Your task is to return, exactly, the run of lines starting at the line holding "for piece in" and ending at the line holding "before = set(bpy.data.objects)", both ends included and no other lines.

^^^^^^^^^^^^^^^^

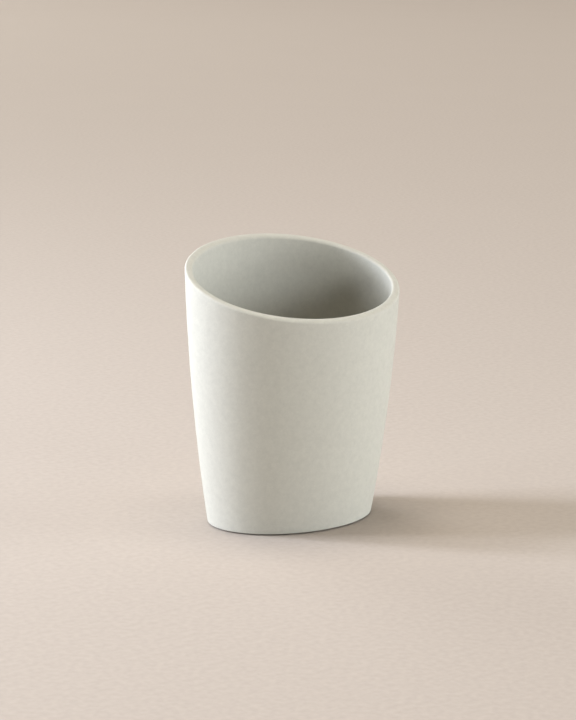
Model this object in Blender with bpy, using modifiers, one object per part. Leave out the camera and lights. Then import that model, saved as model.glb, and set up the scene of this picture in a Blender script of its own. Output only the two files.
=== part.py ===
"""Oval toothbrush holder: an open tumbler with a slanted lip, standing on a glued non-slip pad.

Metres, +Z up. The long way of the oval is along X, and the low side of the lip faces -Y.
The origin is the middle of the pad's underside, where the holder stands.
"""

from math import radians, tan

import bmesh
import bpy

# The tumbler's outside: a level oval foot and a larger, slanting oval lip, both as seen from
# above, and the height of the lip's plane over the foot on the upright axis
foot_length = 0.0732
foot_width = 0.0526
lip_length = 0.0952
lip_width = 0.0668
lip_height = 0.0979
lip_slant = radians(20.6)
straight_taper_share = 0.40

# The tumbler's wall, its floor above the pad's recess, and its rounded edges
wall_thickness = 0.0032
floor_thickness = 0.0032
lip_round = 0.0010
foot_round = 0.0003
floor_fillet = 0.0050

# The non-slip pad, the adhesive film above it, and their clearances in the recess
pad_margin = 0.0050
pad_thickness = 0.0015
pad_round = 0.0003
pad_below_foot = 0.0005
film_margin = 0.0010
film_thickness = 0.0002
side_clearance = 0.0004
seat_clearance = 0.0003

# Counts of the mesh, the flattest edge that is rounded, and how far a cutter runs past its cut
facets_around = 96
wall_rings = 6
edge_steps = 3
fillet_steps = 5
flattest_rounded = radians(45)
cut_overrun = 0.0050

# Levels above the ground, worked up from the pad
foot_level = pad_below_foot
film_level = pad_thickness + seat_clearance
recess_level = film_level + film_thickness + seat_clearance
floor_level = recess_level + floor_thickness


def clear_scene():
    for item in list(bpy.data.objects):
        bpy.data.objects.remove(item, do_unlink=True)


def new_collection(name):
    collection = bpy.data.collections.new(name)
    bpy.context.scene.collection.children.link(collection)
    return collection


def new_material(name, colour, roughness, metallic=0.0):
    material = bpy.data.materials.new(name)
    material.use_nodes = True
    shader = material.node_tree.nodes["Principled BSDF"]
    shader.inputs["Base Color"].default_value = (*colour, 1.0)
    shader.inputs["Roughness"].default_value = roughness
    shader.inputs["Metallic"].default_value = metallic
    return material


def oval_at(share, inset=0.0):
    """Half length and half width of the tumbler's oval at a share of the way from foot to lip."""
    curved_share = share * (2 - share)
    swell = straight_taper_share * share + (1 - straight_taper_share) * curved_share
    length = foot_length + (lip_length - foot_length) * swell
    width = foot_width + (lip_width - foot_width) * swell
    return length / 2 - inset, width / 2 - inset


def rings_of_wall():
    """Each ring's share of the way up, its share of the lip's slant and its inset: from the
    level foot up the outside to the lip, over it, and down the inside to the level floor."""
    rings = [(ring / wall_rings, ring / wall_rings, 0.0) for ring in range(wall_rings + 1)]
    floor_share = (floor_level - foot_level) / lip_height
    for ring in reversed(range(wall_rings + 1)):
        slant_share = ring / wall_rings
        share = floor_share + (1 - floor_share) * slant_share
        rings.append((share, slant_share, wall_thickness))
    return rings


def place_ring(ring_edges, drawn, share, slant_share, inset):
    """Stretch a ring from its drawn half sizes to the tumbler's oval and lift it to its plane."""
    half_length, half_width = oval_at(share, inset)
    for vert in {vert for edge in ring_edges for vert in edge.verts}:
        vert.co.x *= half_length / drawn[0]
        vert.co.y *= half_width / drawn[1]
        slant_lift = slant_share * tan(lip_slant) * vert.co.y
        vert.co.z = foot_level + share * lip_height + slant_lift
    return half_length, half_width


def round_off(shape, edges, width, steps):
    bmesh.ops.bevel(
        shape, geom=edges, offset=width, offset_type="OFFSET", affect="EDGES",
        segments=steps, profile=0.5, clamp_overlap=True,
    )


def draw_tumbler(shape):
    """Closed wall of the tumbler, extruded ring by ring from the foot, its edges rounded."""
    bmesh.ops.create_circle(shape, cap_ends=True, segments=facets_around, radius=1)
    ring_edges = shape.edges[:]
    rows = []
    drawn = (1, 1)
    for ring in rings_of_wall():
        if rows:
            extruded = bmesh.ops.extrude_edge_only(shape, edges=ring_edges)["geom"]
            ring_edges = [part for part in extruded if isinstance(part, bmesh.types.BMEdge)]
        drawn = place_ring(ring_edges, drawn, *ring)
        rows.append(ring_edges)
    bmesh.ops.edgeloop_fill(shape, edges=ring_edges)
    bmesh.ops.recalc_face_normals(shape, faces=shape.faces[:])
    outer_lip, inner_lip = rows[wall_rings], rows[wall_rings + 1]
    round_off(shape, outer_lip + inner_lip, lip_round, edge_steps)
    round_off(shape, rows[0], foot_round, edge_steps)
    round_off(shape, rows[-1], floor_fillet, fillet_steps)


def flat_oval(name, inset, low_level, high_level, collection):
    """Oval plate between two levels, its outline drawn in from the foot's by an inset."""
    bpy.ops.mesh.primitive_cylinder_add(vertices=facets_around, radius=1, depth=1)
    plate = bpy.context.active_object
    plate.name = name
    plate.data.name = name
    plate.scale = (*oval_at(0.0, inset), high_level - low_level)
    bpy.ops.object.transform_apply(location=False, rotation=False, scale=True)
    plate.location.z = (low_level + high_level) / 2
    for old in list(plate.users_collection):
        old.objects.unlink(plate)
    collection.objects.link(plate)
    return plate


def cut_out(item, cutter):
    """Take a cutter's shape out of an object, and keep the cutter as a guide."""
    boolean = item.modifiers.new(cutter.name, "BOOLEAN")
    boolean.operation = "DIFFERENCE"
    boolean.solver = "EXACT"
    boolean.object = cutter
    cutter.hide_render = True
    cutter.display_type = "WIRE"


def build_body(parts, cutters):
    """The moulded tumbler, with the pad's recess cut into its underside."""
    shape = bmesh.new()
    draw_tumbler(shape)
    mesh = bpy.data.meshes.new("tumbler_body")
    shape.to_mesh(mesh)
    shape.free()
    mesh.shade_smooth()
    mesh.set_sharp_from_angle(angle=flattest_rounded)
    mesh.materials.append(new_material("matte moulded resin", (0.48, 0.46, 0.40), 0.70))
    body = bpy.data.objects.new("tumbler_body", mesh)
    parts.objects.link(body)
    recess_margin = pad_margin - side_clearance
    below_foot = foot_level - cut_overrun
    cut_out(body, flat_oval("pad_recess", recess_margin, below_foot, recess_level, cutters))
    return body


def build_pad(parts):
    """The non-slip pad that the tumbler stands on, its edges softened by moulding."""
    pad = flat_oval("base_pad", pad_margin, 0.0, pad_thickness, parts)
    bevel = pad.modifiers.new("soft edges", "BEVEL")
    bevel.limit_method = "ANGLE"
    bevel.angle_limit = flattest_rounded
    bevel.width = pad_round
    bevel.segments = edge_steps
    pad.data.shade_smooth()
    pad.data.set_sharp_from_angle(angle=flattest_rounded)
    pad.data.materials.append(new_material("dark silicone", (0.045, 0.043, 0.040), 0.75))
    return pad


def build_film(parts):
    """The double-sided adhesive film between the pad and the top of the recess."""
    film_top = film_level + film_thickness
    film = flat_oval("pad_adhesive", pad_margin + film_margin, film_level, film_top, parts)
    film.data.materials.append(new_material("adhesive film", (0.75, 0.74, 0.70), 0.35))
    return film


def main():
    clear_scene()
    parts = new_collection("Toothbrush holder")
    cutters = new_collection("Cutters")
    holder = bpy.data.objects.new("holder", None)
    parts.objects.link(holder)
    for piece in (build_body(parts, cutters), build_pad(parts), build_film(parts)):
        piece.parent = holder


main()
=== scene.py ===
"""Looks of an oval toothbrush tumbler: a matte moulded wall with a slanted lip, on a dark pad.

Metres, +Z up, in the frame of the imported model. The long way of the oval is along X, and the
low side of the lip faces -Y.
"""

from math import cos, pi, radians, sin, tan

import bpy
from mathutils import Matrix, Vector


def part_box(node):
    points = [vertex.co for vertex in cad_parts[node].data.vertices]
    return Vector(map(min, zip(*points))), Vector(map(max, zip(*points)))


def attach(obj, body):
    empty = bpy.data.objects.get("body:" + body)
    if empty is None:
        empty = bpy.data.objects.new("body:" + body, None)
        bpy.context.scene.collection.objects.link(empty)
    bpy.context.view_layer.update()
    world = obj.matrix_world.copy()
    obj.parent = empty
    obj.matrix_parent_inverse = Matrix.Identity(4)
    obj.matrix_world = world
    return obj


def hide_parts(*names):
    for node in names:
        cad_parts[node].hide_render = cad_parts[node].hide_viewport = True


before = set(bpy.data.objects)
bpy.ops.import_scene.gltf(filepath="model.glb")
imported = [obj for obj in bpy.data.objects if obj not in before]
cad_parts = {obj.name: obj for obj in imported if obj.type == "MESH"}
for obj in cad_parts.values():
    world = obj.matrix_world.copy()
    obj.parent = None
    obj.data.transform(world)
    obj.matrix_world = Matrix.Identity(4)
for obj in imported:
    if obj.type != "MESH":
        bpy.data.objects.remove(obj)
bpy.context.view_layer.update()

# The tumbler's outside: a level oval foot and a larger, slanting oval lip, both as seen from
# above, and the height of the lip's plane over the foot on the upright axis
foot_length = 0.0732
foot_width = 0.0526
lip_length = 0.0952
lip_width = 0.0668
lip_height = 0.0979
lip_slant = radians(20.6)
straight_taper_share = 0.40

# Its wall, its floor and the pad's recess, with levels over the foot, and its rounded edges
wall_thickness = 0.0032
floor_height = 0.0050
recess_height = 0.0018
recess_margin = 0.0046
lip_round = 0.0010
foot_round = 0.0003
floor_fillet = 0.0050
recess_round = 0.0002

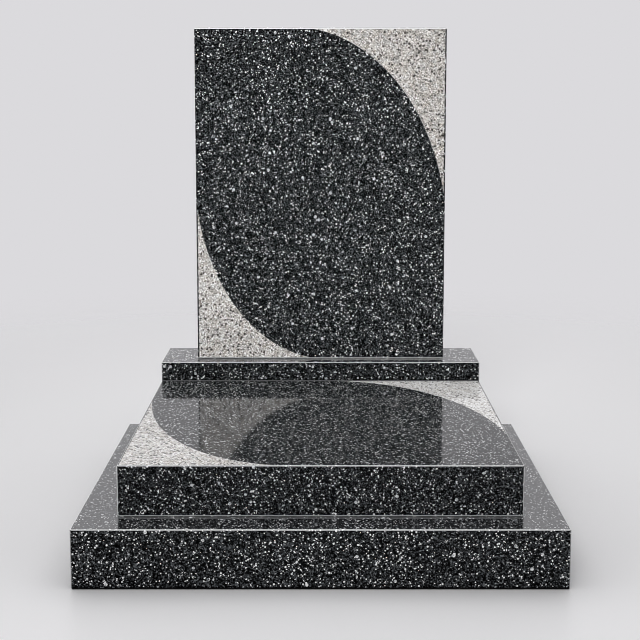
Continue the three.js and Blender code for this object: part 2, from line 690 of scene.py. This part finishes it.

^^^^^^^^^^^^^^^^

The completed task:
    for piece in (build_body(parts, cutters), build_pad(parts), build_film(parts)):
        piece.parent = holder


main()
=== scene.py ===
"""Looks of an oval toothbrush tumbler: a matte moulded wall with a slanted lip, on a dark pad.

Metres, +Z up, in the frame of the imported model. The long way of the oval is along X, and the
low side of the lip faces -Y.
"""

from math import cos, pi, radians, sin, tan

import bpy
from mathutils import Matrix, Vector


def part_box(node):
    points = [vertex.co for vertex in cad_parts[node].data.vertices]
    return Vector(map(min, zip(*points))), Vector(map(max, zip(*points)))


def attach(obj, body):
    empty = bpy.data.objects.get("body:" + body)
    if empty is None:
        empty = bpy.data.objects.new("body:" + body, None)
        bpy.context.scene.collection.objects.link(empty)
    bpy.context.view_layer.update()
    world = obj.matrix_world.copy()
    obj.parent = empty
    obj.matrix_parent_inverse = Matrix.Identity(4)
    obj.matrix_world = world
    return obj


def hide_parts(*names):
    for node in names:
        cad_parts[node].hide_render = cad_parts[node].hide_viewport = True


before = set(bpy.data.objects)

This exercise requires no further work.